Eleanor Johnson’s Wool Over Eyes, 2021, is a lively incarnation of the deftly curated convergence of art historical and mythological references that defines the artist’s oeuvre. Deeply inspired by Mikhail Bakhtin’s concept of the Carnivalesque, in which humor and chaos are employed to subvert dominant styles, Johnson draws from recognized aesthetics, refracting them through a critical lens of contemporary feminism to create works that challenge historical narratives. In the present example, faceless human figures and swans float freely amidst a vibrant pink background. Some figures are suspended upside down while others jut into the field at abrupt angles, transfiguring the scene into a dramatic realm in which notions of configuration and composition are removed from spatial conventionality. As limbs and torsos abut and overlap wings and beaks, they are occasionally accentuated by ribbon-like streaks of varying opacity. The resulting rhythmic fluidity conveys the impression of a dynamic symphony, existing in a state of perpetual motion that has been frozen in time.

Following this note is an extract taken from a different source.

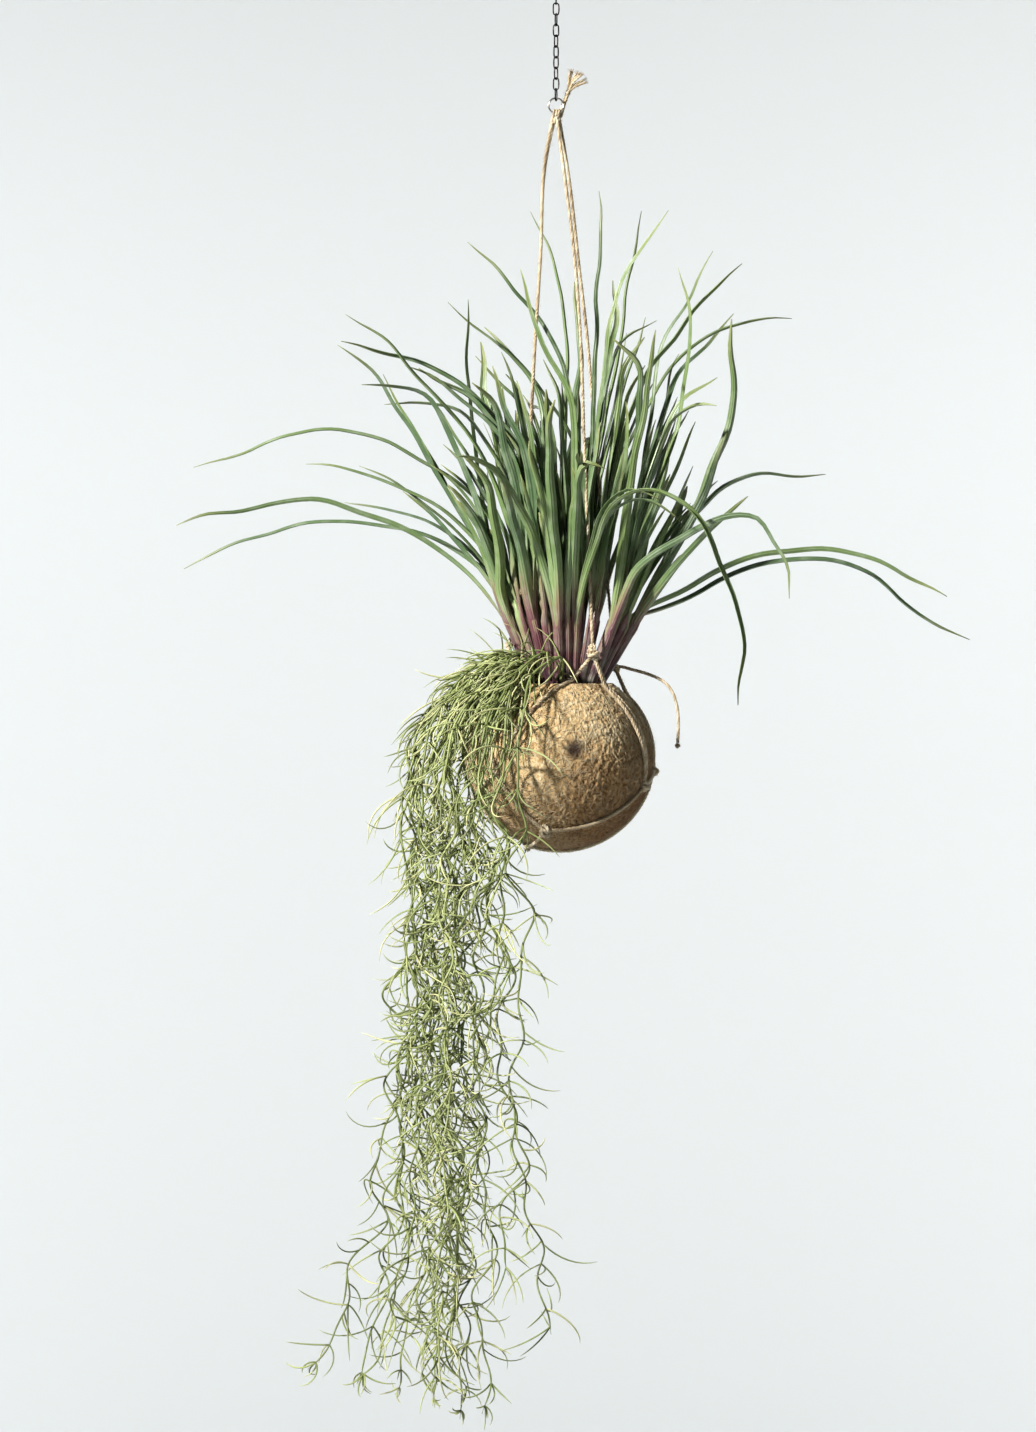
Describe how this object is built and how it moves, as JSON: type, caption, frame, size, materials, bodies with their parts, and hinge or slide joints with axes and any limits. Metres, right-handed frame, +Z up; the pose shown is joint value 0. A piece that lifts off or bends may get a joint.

Wool Over Eyes exemplifies Johnson’s idiosyncratic adaptations of visual languages rooted in masterpieces of the Renaissance and Abstract Expressionism. The sprawling, aqueous composition conjures associations with the plafond works commissioned to adorn church ceilings, the most famous example of which is Michaelangelo’s Sistine Chapel. Johnson’s gestural depictions of the human form, rendered in frenetic strokes of oil paint, draw from the work of Peter Paul Rubens, who, in the artist’s eyes, "used the medium to emulate flesh more successfully, arguably, than any artist before him."i Simulatneously, the artist cites the "erratic, gestural" manipulation of paint by Willem de Kooning as a driving influence on her work, as it "evokes skin but also the inner workings of the body."ii
While her work often elicits associations with spiritually laden, monumental biblical scenes, Johnson emphasizes the corporeal realities of the human figure. In a direct challenge to the concept of an ideal human figure inherent to Renaissance art, Johnson depicts bodies of all sizes and forms. In the present example, none of the figures are rendered in their entirety, as many torsos are comprised of disconnected segments. Accents of sharp crimson dot the edges of the human bodies, with the formal similarity to blood instilling a visceral undertone of violence within the work. This is a prominent example of what Johnson refers to as "confrontational imagery," intended to provoke viewers into deeper consideration of the conceptual undertones of her work.iii Johnson finds power in reframing art historical narratives and themes overwhelmingly dictated by men, imbuing her subversive paintings with a fiercely defiant tenor rooted in feminism.
“I like that slightly unconscious, ungrounded state of mind that sometimes is reached. It reminds me of being in a 'dream bubble' or an unlucid state, a psychological space that interests me and I like to channel into my work.”